One might say they reflected rather neatly the subject of this film recently made for television by BBC Producer Francesca Kemp: those fabled creatures of the 17th and 18th centuries, the Castrati. These singers were such artists, such performers, such celebrities in their heyday of the mid baroque, that our musical folk memory is still full of them — they have never really died. It seems that each new generation of music lovers is re-discovering their story, is enraptured by the myth, and fascinated by the reality of their lives as we know it today. But the greatest fascination of all is the voice itself — what did it sound like? Would we recognise it as the marvel it was then considered? We are still chasing that holy grail, that rainbow’s end, with ever more sophisticated methods, and this film sets out to try to illuminate, if not answer, some of the questions we still have about it.

If you are wondering just why people might be tempted to watch, Kemp herself has no such doubts. “We're so much more interested in their repertoire now, especially the operatic; it’s a natural extension of the recent explosion of interest in the countertenor voice.

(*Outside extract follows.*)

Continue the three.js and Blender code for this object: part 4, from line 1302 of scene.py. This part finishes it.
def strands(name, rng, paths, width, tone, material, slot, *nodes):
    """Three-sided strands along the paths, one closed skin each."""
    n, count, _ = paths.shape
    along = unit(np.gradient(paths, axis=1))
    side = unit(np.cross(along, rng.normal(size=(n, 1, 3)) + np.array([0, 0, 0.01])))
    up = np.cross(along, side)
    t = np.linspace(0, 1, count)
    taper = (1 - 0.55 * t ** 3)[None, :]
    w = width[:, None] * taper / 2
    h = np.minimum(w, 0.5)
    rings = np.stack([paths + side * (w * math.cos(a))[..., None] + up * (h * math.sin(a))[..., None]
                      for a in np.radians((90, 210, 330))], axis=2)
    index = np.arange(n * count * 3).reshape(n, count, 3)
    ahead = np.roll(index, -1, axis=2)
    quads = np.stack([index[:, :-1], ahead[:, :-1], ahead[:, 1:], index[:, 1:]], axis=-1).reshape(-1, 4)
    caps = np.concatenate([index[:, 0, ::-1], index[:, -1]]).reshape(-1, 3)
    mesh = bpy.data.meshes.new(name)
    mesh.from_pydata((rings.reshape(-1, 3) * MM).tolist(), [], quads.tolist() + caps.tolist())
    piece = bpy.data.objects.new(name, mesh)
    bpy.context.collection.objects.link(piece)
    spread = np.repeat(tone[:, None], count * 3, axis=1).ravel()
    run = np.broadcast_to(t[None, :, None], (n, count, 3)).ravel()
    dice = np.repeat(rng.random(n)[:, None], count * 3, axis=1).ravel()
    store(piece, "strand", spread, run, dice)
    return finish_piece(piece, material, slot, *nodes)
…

And we're so much more aware of issues around period style — we know how exciting and revealing it is to hear Mozart concerti played on a fortepiano, and I think there's an equally valid interest in getting closer to understanding what this particular vocal quality might or might not have been.” She adds: “And more broadly, it's a fascinating model for understanding our eternal obsession with the humanly bizarre or unusual, and our current preoccupations with a whole host of socio-cultural issues such as fame at any price/body alteration/gender models/child abuse and so on.”

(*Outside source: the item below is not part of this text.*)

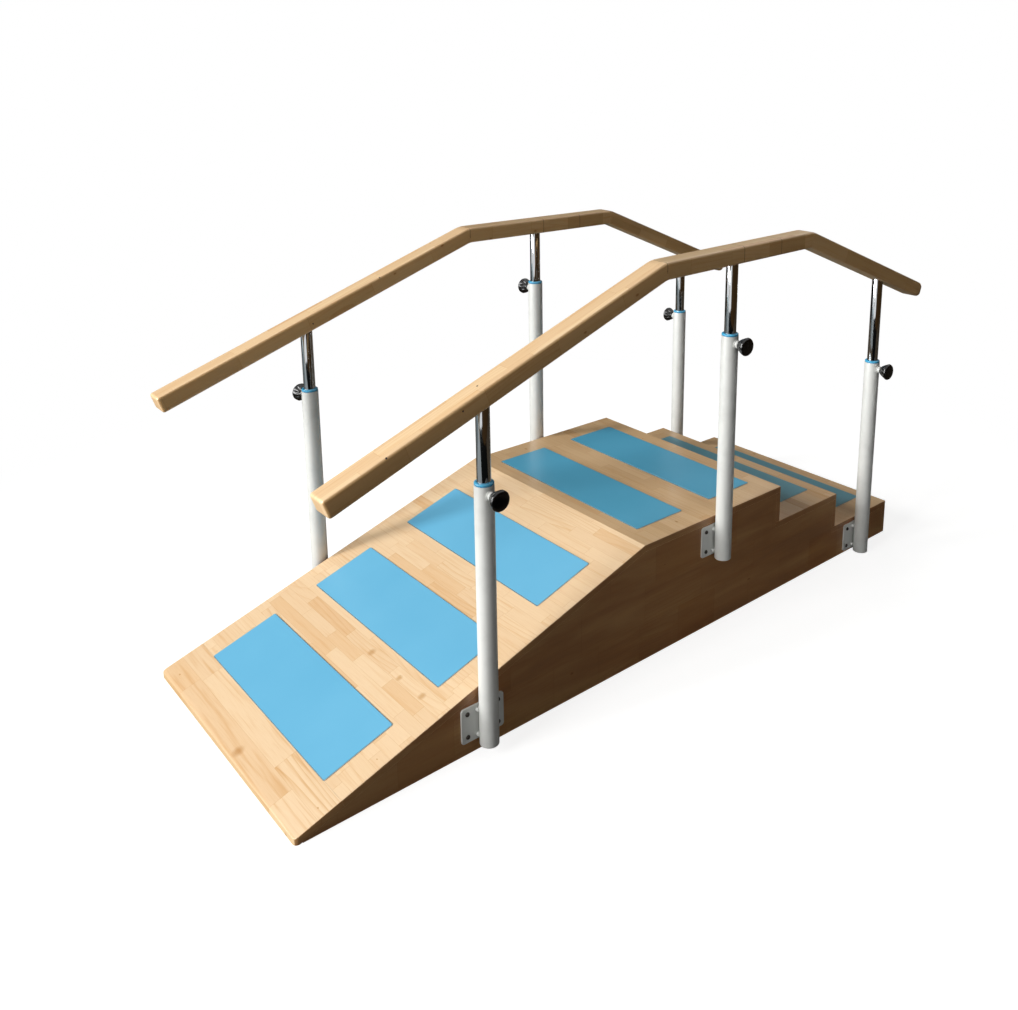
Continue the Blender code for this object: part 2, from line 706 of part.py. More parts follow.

The film’s central scientific thrust is one of the attempted regeneration of the voice electronically, and unlike the well-known attempt to do this for the feature film “Farinelli” whereby the engineers rather crudely morphed a soprano and countertenor voice, here the professors and scientists seek to try to match electronically on a computer certain elements of what is probably our only recorded history of a castrato voice, that of Alessandro Moreschi, with elements of a tenor and treble voice. How they do this, and what they base their ideas on, makes for interesting viewing and listening. Whether the final result satisfies, or merely frustrates, will be up to the viewer to decide — certainly there is no definitive answer here even if intriguing pathways are opened up for exploration. As presenter Nicholas Clapton (author of works on the castrati) says: “In the recordings of Moreschi, which I do not believe are as bad as many people do, we have “documentary” evidence of the castrato sound. There is a strong tenor element in his voice, although because of his child-size vocal tract it is a tenor sound “up an octave”, with what sounds rather like a super-charged treble above that.”

During the experiments, we hear examples of several voices: boy treble, soprano, countertenor (Clapton himself,) and perhaps most exciting of all, that of the young American operatic male soprano Michael Maniaci. Excerpts of his rendition of the Alleluja from Mozart's motet “Exultate, jubilate”, K. 165, written in 1773 for the famous castrato Venanzio Rauzzini, certainly raise the musical temperature of the film many notches and were impressive. (As a footnote, Mozart also created the role of Lucio Cinna for Rauzzini in his opera “Lucio Silla” — a role that Maniaci has recently sung at Santa Fe Opera).

In contrast to the music made by this male soprano, the electronic experiments seem only to have produced some, frankly, unattractive sounds so far and I asked for Francesca Kemp’s view. “Yes I agree Michael is completely wonderful. But I do wonder whether we're right to think that he's “closer” to the castrato sound than the other electronic or human examples ………we don't know what the end result should be, and as is pointed out in the film, we absolutely don't know that we'd like the sound of an 18th century castrato voice any more than we tend to “like” that of Moreschi”. Clapton agrees: “My hunch is that modern listeners would find the voice, manner and whole performance of a castrato like Farinelli extremely strange, indeed alien, much like we would find the conversation of Handel, Johnson, or George II extremely peculiar today”.

If so, despite our enduring fascination with these long-dead superstars, perhaps this is a reason for letting sleeping voices lie?

S.C. Loder © 2006

(The broadcast is scheduled for screening on BBC 4 television in the UK, on July 5th at 2100hrs.)